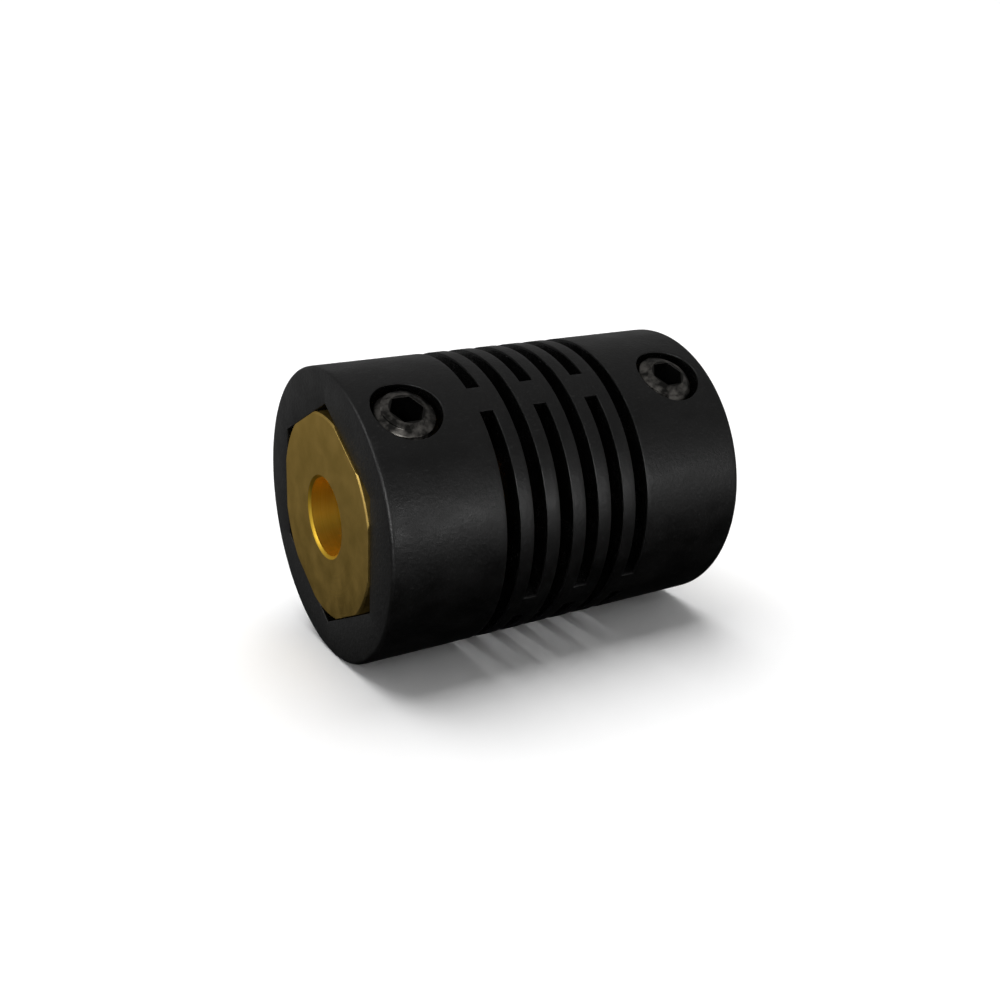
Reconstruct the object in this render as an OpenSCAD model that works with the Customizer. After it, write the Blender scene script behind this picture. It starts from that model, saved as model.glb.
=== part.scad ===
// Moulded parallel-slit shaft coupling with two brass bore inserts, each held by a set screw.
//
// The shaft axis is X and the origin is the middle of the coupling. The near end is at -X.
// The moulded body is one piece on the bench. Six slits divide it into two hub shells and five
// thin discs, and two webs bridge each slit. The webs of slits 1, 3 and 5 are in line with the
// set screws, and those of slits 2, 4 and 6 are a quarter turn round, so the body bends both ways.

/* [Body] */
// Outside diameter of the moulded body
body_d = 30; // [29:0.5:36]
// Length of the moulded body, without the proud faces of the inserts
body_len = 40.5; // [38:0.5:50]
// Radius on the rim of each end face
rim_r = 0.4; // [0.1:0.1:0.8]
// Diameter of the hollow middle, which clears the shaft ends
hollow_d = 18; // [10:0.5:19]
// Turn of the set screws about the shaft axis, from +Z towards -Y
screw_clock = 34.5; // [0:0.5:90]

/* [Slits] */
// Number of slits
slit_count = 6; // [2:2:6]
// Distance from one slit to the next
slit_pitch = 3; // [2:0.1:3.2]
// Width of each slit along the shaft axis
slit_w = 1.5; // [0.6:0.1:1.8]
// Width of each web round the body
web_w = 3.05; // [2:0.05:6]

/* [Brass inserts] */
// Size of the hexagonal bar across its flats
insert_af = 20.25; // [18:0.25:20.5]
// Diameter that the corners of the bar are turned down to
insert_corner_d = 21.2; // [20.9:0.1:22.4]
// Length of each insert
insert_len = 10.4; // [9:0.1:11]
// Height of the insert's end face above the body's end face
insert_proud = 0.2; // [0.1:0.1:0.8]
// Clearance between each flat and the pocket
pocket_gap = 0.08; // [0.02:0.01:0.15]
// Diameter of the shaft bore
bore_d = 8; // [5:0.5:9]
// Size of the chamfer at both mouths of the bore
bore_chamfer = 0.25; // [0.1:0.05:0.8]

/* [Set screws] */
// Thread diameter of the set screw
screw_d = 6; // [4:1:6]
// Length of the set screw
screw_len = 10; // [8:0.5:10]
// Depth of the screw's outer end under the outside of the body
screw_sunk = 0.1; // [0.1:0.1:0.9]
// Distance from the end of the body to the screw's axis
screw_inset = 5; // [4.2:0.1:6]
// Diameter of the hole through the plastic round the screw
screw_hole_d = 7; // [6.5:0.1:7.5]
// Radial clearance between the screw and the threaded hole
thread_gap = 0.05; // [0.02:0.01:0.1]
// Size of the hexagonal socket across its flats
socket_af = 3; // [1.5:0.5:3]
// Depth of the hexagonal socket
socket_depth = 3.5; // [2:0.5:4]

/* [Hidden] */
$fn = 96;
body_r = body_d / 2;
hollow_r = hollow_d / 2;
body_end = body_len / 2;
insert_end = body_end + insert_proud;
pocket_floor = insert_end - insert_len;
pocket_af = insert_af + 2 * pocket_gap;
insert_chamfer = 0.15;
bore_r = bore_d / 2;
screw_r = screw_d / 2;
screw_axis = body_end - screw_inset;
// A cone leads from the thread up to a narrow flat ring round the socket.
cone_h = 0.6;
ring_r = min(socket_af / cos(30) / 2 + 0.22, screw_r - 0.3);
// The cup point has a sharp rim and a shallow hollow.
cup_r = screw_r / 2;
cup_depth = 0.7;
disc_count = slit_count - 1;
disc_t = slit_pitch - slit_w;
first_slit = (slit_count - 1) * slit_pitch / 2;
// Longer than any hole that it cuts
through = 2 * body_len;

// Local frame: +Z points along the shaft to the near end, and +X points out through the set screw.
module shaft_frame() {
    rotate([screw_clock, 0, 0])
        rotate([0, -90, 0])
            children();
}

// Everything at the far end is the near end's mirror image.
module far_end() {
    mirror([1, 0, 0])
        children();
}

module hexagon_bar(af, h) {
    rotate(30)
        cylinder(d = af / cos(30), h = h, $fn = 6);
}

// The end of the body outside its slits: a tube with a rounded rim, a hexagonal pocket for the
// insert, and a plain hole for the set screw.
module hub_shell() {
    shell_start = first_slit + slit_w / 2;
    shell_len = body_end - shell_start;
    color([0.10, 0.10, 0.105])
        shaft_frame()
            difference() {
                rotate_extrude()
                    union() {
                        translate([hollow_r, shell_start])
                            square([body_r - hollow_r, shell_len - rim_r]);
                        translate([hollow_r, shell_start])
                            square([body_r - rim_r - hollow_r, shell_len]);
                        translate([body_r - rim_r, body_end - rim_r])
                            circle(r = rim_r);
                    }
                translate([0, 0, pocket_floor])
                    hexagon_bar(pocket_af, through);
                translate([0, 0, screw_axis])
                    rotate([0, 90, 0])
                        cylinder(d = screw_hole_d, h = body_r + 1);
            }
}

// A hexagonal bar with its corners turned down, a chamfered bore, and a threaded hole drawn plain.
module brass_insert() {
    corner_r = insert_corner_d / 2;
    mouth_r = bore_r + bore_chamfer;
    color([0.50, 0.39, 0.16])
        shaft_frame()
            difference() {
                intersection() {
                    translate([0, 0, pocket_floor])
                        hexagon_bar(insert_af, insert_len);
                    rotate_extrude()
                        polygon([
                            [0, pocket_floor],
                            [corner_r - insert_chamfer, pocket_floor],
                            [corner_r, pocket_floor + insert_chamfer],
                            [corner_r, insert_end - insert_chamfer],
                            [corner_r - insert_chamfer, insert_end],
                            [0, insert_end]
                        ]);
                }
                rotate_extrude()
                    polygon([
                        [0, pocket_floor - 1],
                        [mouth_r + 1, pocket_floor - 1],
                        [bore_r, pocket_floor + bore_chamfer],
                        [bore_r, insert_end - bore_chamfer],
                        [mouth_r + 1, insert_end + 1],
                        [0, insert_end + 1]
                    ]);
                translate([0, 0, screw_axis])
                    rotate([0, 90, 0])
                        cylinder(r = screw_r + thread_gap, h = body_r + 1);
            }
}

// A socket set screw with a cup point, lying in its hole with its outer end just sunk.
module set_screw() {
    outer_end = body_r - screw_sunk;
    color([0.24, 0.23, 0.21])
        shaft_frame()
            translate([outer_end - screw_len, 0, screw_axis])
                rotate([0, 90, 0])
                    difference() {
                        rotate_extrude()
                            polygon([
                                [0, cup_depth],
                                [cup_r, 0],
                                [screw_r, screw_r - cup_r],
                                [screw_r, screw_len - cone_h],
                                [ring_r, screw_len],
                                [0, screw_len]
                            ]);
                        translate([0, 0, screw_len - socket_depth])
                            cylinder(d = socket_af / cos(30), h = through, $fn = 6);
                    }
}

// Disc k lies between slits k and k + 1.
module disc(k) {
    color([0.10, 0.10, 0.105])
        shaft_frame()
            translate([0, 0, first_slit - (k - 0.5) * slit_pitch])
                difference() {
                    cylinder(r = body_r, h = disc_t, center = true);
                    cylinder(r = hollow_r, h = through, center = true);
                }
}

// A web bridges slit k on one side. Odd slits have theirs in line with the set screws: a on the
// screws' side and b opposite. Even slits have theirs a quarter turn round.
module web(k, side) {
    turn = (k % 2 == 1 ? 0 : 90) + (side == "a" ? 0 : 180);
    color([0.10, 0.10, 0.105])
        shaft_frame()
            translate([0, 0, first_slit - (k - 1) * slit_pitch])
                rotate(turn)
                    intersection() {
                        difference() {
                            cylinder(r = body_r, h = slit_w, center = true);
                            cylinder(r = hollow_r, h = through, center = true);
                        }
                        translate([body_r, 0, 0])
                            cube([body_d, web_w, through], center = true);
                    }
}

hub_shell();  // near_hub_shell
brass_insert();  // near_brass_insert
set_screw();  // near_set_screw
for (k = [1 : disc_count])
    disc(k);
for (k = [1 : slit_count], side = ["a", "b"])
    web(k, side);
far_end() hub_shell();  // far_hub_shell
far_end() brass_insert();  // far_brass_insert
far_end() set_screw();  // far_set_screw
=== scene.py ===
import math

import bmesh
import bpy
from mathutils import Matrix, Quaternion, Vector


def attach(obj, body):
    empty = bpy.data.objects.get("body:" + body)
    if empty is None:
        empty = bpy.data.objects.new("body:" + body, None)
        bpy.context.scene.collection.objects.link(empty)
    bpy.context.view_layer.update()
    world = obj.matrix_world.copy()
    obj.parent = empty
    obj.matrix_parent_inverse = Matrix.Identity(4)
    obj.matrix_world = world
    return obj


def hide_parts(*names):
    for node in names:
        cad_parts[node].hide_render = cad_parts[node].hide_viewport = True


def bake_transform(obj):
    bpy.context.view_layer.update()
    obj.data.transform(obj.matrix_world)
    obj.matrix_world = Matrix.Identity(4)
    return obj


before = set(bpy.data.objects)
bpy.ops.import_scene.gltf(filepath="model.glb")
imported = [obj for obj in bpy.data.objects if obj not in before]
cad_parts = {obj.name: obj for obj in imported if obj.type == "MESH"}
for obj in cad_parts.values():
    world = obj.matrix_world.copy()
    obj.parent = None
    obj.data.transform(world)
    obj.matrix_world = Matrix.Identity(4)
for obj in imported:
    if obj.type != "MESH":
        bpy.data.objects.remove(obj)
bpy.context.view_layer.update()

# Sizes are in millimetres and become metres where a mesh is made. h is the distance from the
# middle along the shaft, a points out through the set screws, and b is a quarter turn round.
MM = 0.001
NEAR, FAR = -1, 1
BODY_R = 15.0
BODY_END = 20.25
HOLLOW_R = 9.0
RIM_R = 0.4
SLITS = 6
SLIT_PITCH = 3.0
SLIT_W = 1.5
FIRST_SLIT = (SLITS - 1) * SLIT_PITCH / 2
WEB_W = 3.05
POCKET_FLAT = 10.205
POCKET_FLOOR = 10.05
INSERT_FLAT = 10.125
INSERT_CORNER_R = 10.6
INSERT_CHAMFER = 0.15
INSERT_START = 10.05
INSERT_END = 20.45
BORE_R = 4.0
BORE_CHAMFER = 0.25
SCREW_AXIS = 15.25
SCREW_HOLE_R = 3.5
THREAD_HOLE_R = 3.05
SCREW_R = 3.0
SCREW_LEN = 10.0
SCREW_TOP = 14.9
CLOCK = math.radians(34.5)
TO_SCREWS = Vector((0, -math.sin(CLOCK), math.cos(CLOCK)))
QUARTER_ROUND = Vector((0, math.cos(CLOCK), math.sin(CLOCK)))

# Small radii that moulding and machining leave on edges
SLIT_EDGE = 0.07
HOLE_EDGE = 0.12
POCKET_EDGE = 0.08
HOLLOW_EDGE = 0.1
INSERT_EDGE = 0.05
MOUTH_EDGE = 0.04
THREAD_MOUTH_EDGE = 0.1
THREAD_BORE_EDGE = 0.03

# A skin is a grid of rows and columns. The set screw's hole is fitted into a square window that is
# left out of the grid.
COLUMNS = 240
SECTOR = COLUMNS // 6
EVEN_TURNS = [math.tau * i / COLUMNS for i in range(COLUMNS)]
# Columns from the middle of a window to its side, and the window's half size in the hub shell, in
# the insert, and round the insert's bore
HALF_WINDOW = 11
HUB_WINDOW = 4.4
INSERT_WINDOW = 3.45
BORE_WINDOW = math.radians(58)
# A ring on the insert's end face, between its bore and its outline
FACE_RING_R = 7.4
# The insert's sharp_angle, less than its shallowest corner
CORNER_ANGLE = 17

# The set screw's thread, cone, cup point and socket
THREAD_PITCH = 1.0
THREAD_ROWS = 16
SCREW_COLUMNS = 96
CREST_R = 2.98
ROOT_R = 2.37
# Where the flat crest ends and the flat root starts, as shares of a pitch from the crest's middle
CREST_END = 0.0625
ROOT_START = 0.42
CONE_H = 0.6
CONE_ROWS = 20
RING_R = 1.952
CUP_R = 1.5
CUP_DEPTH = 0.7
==
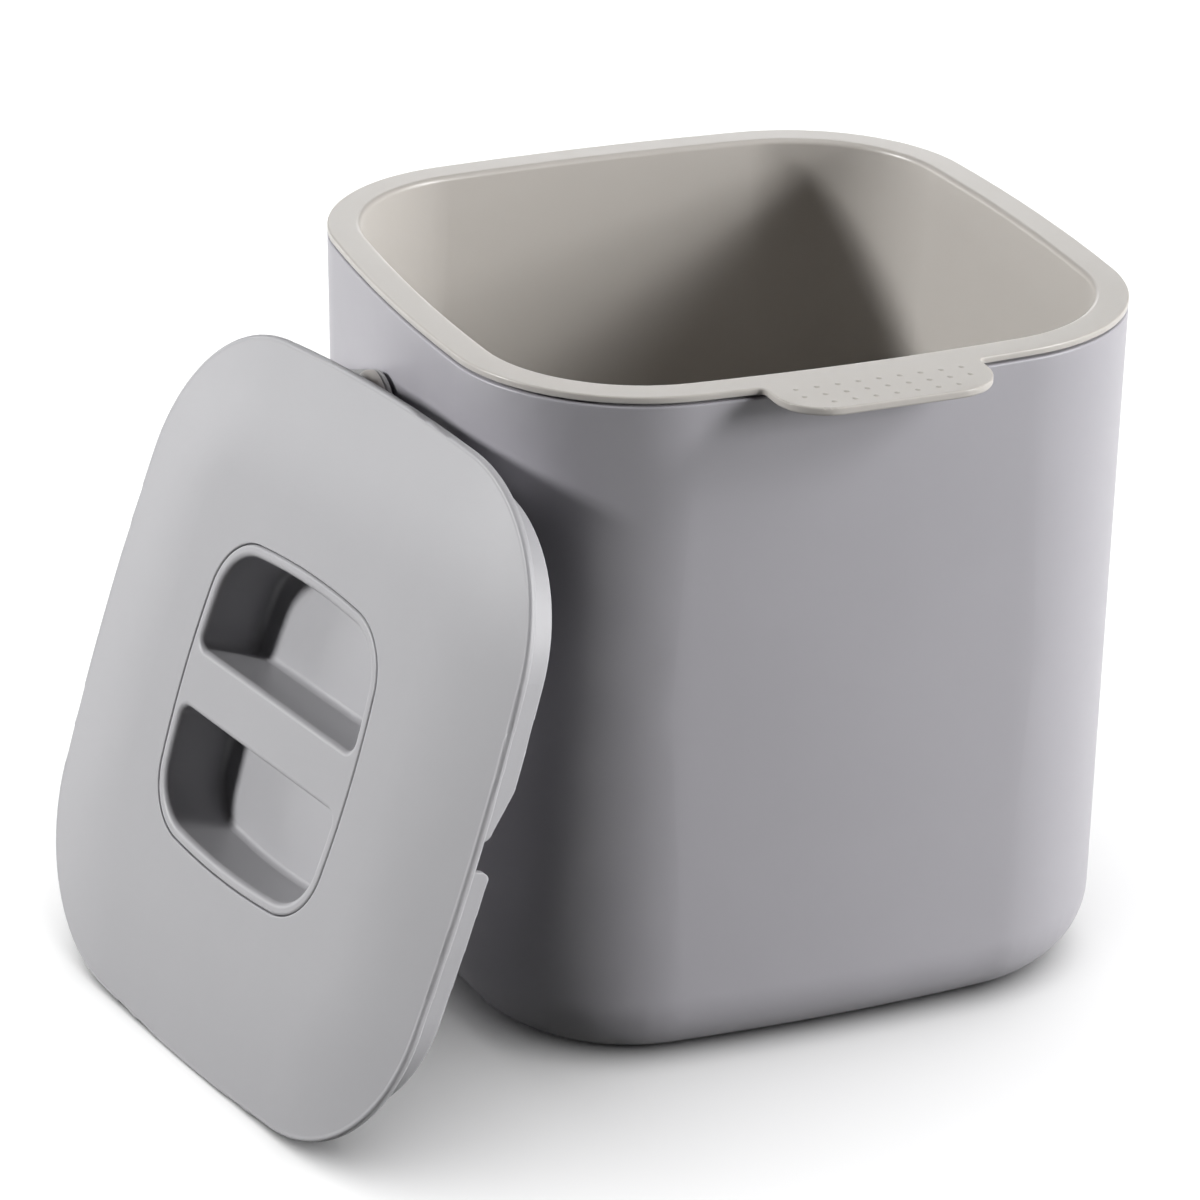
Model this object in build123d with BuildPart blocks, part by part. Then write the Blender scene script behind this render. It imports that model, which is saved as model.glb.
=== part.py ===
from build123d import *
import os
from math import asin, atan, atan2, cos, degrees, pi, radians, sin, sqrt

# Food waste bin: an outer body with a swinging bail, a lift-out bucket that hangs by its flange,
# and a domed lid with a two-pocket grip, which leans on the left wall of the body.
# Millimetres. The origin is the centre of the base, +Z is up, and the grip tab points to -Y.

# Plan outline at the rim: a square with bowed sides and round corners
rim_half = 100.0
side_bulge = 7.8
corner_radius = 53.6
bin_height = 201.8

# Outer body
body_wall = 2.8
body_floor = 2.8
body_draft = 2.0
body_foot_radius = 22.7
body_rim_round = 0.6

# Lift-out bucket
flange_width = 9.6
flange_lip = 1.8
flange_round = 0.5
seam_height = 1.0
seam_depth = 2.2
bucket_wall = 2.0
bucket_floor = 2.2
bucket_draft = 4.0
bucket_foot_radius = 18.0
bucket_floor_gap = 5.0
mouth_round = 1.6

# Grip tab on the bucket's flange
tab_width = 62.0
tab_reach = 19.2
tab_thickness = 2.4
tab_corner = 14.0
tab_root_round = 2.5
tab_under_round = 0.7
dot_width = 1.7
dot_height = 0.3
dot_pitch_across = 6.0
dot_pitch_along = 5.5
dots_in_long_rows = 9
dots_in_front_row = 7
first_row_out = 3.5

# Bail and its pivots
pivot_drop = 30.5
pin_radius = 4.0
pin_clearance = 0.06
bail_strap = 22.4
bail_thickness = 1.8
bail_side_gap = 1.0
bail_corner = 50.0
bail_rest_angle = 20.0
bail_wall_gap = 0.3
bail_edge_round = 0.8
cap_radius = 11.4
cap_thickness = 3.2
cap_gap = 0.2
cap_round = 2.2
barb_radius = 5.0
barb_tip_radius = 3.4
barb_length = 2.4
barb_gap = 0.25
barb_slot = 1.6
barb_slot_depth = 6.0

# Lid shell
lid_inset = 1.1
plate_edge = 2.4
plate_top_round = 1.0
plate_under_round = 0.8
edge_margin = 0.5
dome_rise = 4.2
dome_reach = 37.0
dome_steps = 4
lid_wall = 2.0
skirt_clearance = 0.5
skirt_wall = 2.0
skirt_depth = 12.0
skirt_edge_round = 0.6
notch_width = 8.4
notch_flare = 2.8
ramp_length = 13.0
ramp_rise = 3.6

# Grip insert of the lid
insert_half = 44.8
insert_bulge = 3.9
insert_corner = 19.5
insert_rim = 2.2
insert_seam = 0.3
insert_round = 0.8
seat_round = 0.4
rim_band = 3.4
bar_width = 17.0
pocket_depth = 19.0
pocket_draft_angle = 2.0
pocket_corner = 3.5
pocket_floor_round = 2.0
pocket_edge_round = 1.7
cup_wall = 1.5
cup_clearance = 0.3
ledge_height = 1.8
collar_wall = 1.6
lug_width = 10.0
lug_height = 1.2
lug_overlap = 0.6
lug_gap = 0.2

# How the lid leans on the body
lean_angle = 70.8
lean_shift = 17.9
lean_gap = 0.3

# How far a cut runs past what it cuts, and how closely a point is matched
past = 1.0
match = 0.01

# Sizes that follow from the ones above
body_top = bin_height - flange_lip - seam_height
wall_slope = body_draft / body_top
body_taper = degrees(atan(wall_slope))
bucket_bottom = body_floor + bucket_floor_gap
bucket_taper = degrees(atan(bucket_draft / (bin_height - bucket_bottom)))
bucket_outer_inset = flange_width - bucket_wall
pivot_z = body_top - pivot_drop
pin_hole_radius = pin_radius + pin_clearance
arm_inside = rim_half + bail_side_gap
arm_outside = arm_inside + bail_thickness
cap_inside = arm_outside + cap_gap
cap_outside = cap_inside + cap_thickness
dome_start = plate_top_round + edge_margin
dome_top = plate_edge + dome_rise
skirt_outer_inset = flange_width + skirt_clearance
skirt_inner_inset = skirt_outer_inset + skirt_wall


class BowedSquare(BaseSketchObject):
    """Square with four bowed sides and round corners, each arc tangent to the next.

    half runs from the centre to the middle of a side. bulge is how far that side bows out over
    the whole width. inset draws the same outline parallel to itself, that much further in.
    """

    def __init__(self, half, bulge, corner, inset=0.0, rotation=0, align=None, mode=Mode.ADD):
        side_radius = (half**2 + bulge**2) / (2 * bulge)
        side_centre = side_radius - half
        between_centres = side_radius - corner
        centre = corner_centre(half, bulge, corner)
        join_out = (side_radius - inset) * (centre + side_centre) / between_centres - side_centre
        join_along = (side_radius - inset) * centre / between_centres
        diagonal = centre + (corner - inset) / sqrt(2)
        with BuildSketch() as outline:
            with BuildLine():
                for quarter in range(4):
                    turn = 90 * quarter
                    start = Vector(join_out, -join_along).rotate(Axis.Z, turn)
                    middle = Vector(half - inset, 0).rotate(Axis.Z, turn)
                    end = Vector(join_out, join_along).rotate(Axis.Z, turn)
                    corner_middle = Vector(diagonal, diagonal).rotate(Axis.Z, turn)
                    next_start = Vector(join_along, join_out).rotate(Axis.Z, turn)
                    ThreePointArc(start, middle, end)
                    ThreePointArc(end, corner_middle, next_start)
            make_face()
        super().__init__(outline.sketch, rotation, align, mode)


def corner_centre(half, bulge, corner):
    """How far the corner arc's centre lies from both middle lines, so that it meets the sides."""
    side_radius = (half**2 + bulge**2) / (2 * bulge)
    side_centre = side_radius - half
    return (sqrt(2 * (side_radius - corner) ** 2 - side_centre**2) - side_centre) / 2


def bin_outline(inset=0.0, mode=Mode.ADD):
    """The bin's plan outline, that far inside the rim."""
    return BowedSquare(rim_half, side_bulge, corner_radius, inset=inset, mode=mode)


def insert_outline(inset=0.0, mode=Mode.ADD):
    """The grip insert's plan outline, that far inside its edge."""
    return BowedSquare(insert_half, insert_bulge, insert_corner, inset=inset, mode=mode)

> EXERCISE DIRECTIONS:
Above are records; repeat only the lines starting at the line with "for (k = [1 : slit_count], side" and ending at the line with "for node in", exactly as they appear, both included.

> ANSWER TO THE TASK:
for (k = [1 : slit_count], side = ["a", "b"])
    web(k, side);
far_end() hub_shell();  // far_hub_shell
far_end() brass_insert();  // far_brass_insert
far_end() set_screw();  // far_set_screw
=== scene.py ===
import math

import bmesh
import bpy
from mathutils import Matrix, Quaternion, Vector


def attach(obj, body):
    empty = bpy.data.objects.get("body:" + body)
    if empty is None:
        empty = bpy.data.objects.new("body:" + body, None)
        bpy.context.scene.collection.objects.link(empty)
    bpy.context.view_layer.update()
    world = obj.matrix_world.copy()
    obj.parent = empty
    obj.matrix_parent_inverse = Matrix.Identity(4)
    obj.matrix_world = world
    return obj


def hide_parts(*names):
    for node in names:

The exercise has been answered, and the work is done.